Task statement: Return all of the data exactly as given.

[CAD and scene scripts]
══════════════════════════════
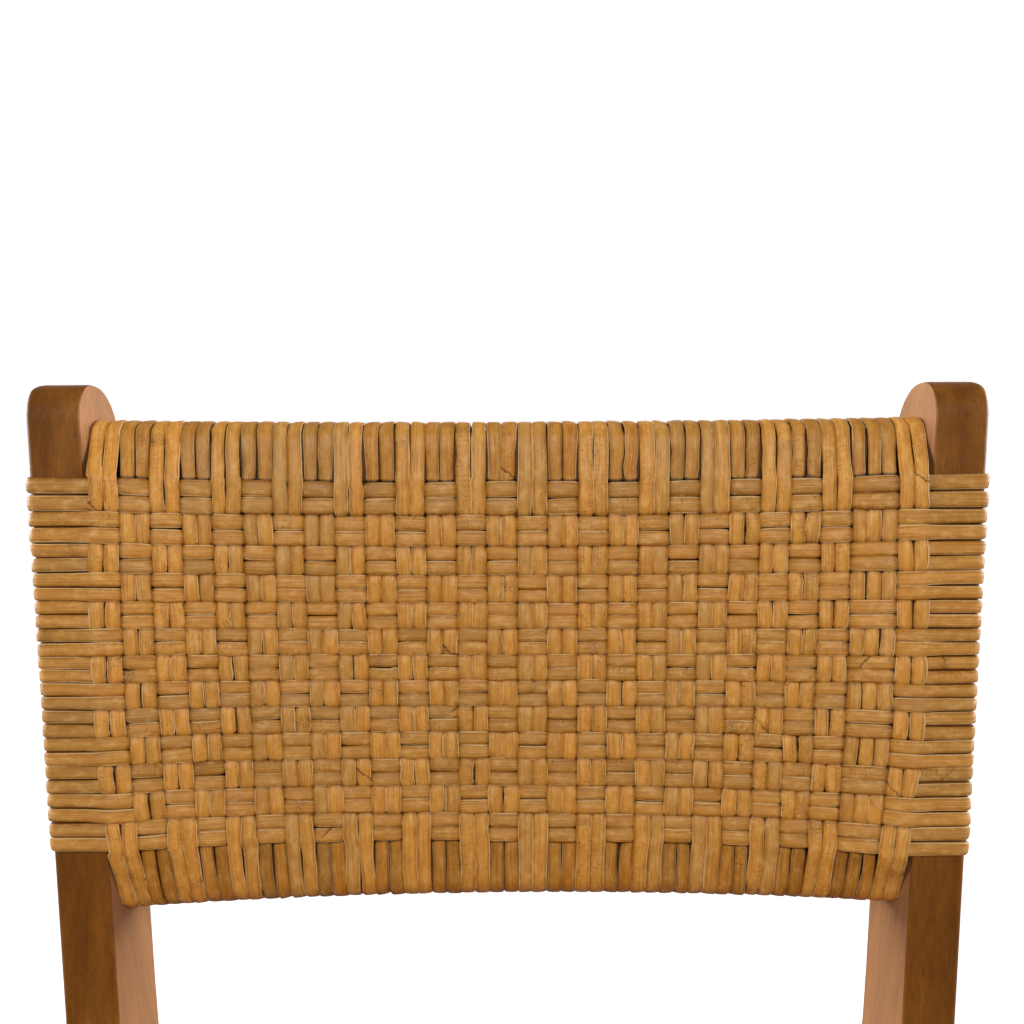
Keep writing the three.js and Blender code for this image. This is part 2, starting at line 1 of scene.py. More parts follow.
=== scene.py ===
# Looks of a dining chair: a stained wood frame, with a back and a seat woven from pairs of rattan strands.
# The sizes are millimetres and degrees, as the part's own are, and become metres where a mesh is made.
# The front legs' front faces are at y = 0 until a mesh is made, which centres the chair.
import math

import bmesh
import bpy
import numpy as np
from mathutils import Matrix, Vector


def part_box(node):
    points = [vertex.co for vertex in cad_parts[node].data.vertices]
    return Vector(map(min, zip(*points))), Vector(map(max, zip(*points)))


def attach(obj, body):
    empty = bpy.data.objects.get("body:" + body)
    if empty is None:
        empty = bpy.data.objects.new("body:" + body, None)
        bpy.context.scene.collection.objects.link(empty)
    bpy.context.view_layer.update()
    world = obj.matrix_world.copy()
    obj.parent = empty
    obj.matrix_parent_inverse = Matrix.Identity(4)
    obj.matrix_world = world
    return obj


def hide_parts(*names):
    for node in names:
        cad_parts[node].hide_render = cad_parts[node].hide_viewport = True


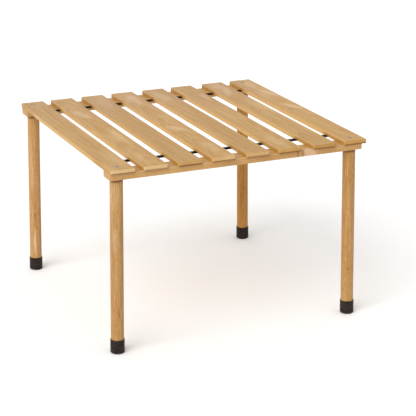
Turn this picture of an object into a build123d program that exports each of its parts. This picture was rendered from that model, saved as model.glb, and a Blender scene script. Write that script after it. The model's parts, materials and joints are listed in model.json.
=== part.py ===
══════════════════════════════
Finished answer:
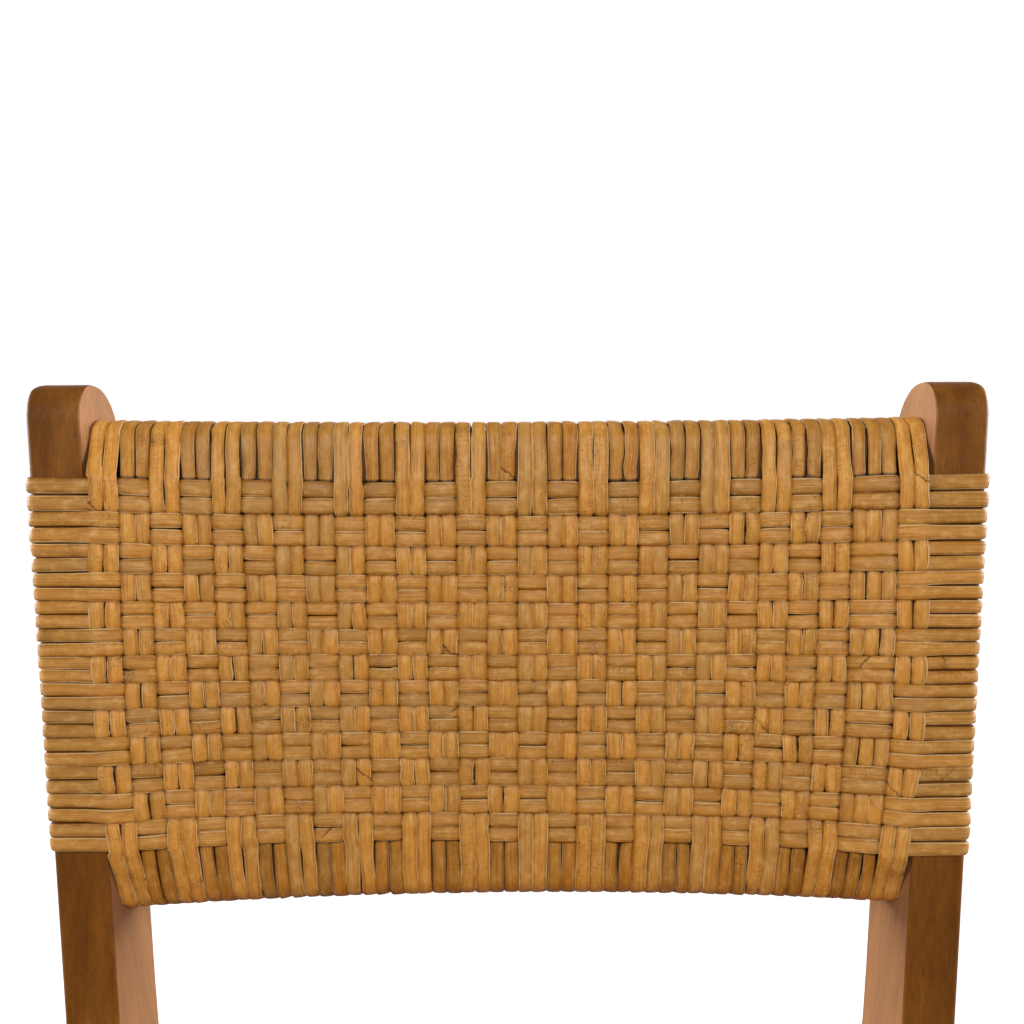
Keep writing the three.js and Blender code for this image. This is part 2, starting at line 1 of scene.py. More parts follow.
=== scene.py ===
# Looks of a dining chair: a stained wood frame, with a back and a seat woven from pairs of rattan strands.
# The sizes are millimetres and degrees, as the part's own are, and become metres where a mesh is made.
# The front legs' front faces are at y = 0 until a mesh is made, which centres the chair.
import math

import bmesh
import bpy
import numpy as np
from mathutils import Matrix, Vector


def part_box(node):
    points = [vertex.co for vertex in cad_parts[node].data.vertices]
    return Vector(map(min, zip(*points))), Vector(map(max, zip(*points)))


def attach(obj, body):
    empty = bpy.data.objects.get("body:" + body)
    if empty is None:
        empty = bpy.data.objects.new("body:" + body, None)
        bpy.context.scene.collection.objects.link(empty)
    bpy.context.view_layer.update()
    world = obj.matrix_world.copy()
    obj.parent = empty
    obj.matrix_parent_inverse = Matrix.Identity(4)
    obj.matrix_world = world
    return obj


def hide_parts(*names):
    for node in names:
        cad_parts[node].hide_render = cad_parts[node].hide_viewport = True


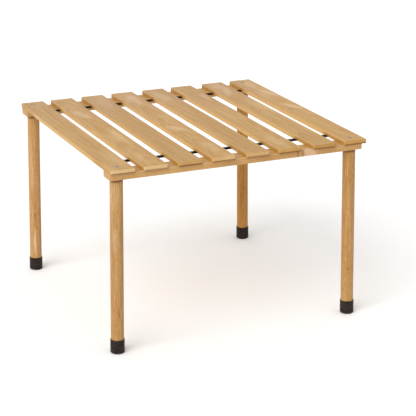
Turn this picture of an object into a build123d program that exports each of its parts. This picture was rendered from that model, saved as model.glb, and a Blender scene script. Write that script after it. The model's parts, materials and joints are listed in model.json.
=== part.py ===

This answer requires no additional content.